Ingenious touches abound. In the grounds that border the walkway beneath the roof canopy, for instance, are circles of crushed white rock about the size of manhole covers, only beautiful. Their purpose? Just look up at the side of the canopy; you see open pipes. Rainwater is carried from the roof, out of the pipes and down a focused waterfall into the white rocks, where it’s drained. Elsewhere in the canopy are illumination points that will certainly transform this into a nighttime cathedral of light.

Taking SANAA’s surreal vision and transforming it into, well, not brick and mortar but glass and cement, fell to the New York-based Handel Architects. “It was a big team effort,” says Handel’s Peter Miller. “For instance, the glass. They knew the shape, but not how to make it environmentally friendly, or even how to make it.” Miller describes a tidy adventure in which the glass started out in England as flat panes put through a process to remove iron and make them crystal clear. These were sent to Spain and laminated to provide better insulation, then put into ovens to add the curves. The next step was Germany to acquire aluminum shoes and a crew to install it all in New Canaan. The result? A see-through building. The joints connecting the panes are less than an inch thick.

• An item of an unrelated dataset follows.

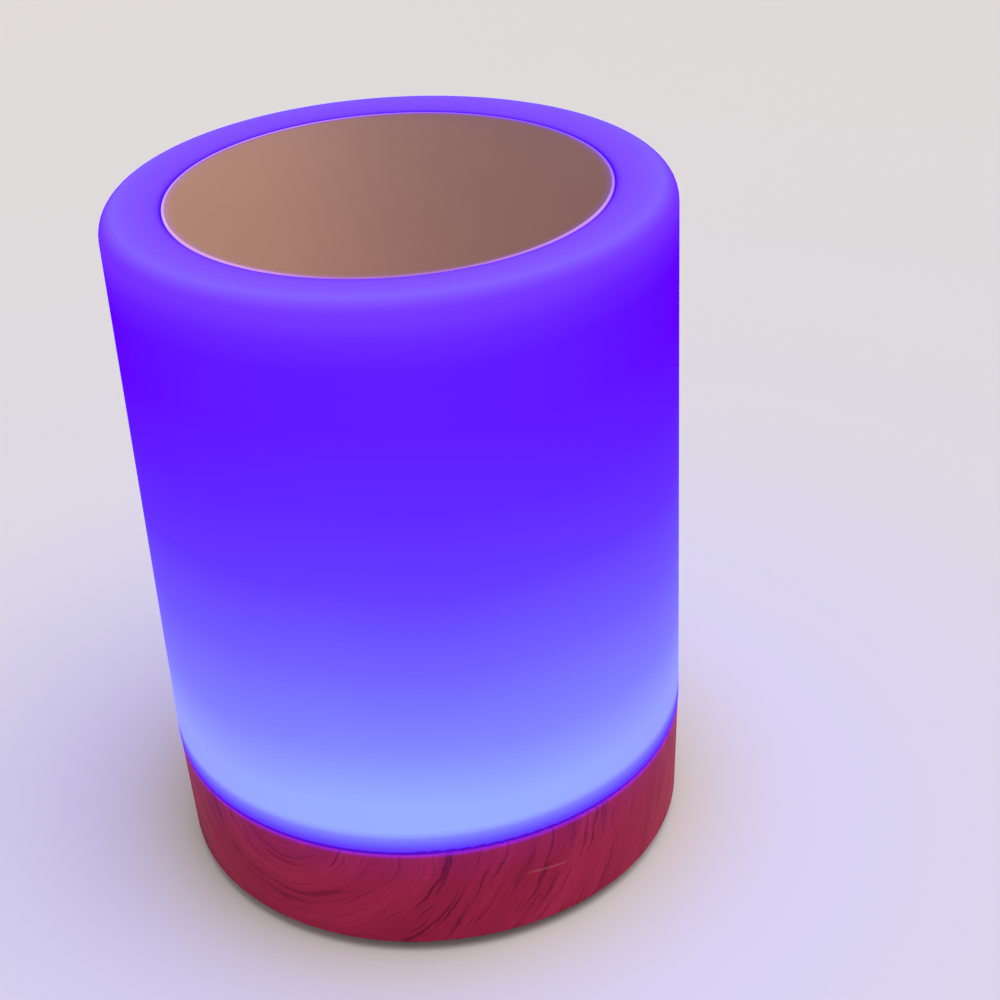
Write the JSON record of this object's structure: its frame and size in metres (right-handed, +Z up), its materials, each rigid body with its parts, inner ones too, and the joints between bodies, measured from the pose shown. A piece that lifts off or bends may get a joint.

“Making an invisible building is one of the hardest things you can do,” Miller says cheerfully, noting that you can’t just put a bathroom or janitor’s closet any old place. “The most important part of this project was to make it blend into nature, to make it disappear. SANAA’s philosophy has always been about lightness of space, pushing the envelope of architecture to make it as thin and ephemeral as possible.”

Grace Farms gets its heating and cooling from thirty-two geothermal wells. While the underground aquifer was useful for climate control, it intruded in other areas. The lowest building in the River is a basketball gym situated below ground level. The Court, as it’s called, has a big skyscape around the ceiling. “The gym is fifteen feet below the surface,” Miller says. “That’s in the water table. The thing would float out of the ground like a boat. So we had to come up with some solutions to tie it to the ground.”

As for the grounds to the east of the River, they’re being sculpted by the Olin Studio and aided by Larry Weaner Landscape Associates. Where there were once riding areas for equestrians, there is now thick grass growing. A walking lane has been barbered through the brush around the pond. When strollers alight on this path, they will hear another work of art in the air, a two-minute sound show from an installation by Scottish artist Susan Philipsz. And when the evening sun goes down, a landscape of light called “Suspended Rain” will be presented by the canopy, the work of the artist Olafur Eliasson.

As with everything else at the River, inspiration comes from many directions. Visitor Michael Chen stands under the canopy and gestures around. “In a cathedral,” he says, “you look up at the majesty. Here, it’s designed so that you look through the beauty of it, out into the beauty of nature.”